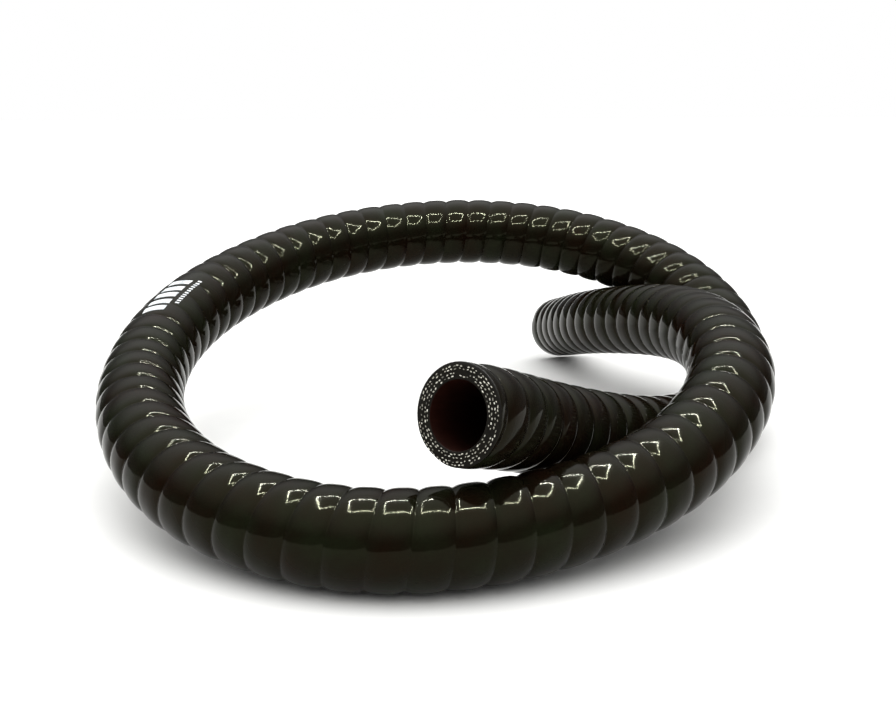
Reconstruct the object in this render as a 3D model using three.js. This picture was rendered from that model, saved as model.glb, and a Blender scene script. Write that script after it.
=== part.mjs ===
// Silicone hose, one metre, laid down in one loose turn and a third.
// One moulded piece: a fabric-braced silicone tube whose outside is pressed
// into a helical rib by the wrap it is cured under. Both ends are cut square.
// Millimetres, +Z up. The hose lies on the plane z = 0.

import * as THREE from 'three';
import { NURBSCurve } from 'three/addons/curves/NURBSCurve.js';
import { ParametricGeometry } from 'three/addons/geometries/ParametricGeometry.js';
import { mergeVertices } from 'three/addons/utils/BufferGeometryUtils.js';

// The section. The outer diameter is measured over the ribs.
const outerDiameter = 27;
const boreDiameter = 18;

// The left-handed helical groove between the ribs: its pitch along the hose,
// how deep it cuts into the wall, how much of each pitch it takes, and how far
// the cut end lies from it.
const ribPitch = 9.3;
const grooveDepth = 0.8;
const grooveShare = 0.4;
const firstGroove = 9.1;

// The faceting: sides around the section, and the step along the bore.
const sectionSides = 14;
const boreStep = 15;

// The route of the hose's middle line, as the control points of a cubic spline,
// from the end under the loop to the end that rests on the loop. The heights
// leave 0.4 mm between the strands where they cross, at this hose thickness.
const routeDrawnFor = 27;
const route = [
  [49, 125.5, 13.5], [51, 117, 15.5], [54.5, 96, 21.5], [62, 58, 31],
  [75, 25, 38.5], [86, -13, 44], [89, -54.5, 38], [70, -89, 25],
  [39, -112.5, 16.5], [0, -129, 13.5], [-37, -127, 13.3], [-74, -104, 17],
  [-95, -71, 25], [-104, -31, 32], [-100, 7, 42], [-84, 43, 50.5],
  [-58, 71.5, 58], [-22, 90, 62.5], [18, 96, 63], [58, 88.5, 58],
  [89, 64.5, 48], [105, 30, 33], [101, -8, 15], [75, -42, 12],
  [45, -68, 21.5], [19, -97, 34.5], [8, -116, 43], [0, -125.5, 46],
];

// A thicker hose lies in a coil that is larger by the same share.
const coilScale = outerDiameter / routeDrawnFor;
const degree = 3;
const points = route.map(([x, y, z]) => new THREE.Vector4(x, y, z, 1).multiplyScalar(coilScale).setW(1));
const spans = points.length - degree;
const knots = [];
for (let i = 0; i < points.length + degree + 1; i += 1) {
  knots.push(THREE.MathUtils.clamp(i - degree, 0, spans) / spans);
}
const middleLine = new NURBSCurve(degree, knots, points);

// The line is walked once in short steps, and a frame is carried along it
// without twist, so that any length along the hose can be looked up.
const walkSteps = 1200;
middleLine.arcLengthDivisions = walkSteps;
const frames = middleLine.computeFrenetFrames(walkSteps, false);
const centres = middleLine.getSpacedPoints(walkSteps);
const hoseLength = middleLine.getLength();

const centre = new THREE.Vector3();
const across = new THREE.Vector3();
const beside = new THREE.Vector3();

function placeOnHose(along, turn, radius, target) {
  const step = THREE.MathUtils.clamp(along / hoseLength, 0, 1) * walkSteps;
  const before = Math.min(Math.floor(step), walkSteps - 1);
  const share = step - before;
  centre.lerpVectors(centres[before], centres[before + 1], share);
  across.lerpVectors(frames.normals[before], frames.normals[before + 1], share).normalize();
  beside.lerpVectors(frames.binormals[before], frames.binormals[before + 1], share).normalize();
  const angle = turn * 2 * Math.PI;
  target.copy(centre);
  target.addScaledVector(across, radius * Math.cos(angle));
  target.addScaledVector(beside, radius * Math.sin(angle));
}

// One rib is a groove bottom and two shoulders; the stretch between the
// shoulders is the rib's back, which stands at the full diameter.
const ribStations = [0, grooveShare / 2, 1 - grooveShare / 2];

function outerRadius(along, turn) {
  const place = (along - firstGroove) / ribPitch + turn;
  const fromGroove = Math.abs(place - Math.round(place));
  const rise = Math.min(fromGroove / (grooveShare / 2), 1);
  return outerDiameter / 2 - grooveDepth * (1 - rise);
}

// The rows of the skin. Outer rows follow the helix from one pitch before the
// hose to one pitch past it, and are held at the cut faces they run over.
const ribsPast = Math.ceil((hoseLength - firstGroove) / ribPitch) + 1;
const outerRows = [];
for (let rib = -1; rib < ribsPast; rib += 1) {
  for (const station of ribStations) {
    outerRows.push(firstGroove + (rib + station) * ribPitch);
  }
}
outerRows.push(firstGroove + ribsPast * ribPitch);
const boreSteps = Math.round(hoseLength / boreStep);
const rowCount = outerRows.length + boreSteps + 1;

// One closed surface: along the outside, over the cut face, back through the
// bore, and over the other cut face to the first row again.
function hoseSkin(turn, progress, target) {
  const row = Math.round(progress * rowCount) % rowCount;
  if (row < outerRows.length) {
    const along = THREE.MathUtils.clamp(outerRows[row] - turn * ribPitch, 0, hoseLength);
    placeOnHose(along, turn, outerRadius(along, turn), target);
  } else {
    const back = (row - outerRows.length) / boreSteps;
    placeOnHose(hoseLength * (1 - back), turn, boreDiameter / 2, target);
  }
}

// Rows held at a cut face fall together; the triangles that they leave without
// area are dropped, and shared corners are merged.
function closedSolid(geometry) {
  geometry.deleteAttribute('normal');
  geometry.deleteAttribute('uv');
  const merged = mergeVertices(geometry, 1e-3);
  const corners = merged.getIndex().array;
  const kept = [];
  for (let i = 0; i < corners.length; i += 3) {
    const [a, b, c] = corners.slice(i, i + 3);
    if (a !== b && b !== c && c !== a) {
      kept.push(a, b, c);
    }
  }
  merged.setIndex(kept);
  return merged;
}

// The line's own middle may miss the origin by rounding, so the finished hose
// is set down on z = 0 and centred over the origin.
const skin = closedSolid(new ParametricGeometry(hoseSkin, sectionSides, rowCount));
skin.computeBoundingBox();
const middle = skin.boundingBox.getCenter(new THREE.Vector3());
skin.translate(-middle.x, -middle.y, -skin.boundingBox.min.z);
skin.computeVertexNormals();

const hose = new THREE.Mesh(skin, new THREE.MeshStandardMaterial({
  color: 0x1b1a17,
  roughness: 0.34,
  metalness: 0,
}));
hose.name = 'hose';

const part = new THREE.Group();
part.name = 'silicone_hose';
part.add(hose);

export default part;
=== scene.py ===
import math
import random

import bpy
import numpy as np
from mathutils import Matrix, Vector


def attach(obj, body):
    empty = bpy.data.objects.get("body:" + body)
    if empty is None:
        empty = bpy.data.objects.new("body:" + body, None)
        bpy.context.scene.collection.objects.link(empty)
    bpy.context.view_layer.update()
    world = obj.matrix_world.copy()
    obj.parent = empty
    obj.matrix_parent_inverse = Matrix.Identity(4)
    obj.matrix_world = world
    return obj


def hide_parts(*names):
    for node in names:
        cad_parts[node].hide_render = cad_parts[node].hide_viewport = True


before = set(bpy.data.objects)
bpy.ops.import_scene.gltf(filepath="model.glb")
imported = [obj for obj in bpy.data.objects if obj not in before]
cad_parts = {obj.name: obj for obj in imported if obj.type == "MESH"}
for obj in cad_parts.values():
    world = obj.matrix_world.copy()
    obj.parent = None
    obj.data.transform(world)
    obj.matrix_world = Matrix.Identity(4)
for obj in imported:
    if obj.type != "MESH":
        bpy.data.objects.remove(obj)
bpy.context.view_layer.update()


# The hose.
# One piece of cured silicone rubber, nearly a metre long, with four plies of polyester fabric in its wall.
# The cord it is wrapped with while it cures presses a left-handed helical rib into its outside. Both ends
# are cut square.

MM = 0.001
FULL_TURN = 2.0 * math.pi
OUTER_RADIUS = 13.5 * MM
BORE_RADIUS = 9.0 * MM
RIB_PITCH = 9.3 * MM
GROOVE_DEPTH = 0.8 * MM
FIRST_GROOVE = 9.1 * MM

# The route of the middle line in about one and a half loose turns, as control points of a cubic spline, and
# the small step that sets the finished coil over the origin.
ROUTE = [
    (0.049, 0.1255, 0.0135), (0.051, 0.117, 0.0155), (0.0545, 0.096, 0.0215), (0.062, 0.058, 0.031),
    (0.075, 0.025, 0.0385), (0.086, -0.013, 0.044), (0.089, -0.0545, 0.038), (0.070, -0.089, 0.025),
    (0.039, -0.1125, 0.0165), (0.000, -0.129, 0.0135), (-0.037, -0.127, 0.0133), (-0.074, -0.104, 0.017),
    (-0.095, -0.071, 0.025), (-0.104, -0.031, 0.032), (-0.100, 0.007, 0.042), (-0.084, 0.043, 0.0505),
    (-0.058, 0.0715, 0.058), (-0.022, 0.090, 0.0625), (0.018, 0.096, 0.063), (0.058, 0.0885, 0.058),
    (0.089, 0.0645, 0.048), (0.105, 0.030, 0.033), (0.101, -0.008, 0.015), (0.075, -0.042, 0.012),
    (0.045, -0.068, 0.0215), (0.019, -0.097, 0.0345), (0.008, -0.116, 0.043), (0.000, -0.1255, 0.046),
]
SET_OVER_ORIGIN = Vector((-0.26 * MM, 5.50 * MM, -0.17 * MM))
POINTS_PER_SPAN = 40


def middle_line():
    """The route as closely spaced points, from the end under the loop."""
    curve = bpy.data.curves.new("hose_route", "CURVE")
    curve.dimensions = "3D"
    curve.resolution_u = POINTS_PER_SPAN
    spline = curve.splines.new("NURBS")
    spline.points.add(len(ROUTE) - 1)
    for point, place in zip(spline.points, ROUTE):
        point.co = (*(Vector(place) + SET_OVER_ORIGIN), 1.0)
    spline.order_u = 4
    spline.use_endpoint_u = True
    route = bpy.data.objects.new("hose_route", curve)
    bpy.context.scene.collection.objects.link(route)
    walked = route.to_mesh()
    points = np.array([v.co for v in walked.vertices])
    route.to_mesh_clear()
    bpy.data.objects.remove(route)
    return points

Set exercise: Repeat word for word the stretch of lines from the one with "const hose = new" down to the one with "imported = [obj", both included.

Task response:
const hose = new THREE.Mesh(skin, new THREE.MeshStandardMaterial({
  color: 0x1b1a17,
  roughness: 0.34,
  metalness: 0,
}));
hose.name = 'hose';

const part = new THREE.Group();
part.name = 'silicone_hose';
part.add(hose);

export default part;
=== scene.py ===
import math
import random

import bpy
import numpy as np
from mathutils import Matrix, Vector


def attach(obj, body):
    empty = bpy.data.objects.get("body:" + body)
    if empty is None:
        empty = bpy.data.objects.new("body:" + body, None)
        bpy.context.scene.collection.objects.link(empty)
    bpy.context.view_layer.update()
    world = obj.matrix_world.copy()
    obj.parent = empty
    obj.matrix_parent_inverse = Matrix.Identity(4)
    obj.matrix_world = world
    return obj


def hide_parts(*names):
    for node in names:
        cad_parts[node].hide_render = cad_parts[node].hide_viewport = True


before = set(bpy.data.objects)
bpy.ops.import_scene.gltf(filepath="model.glb")
imported = [obj for obj in bpy.data.objects if obj not in before]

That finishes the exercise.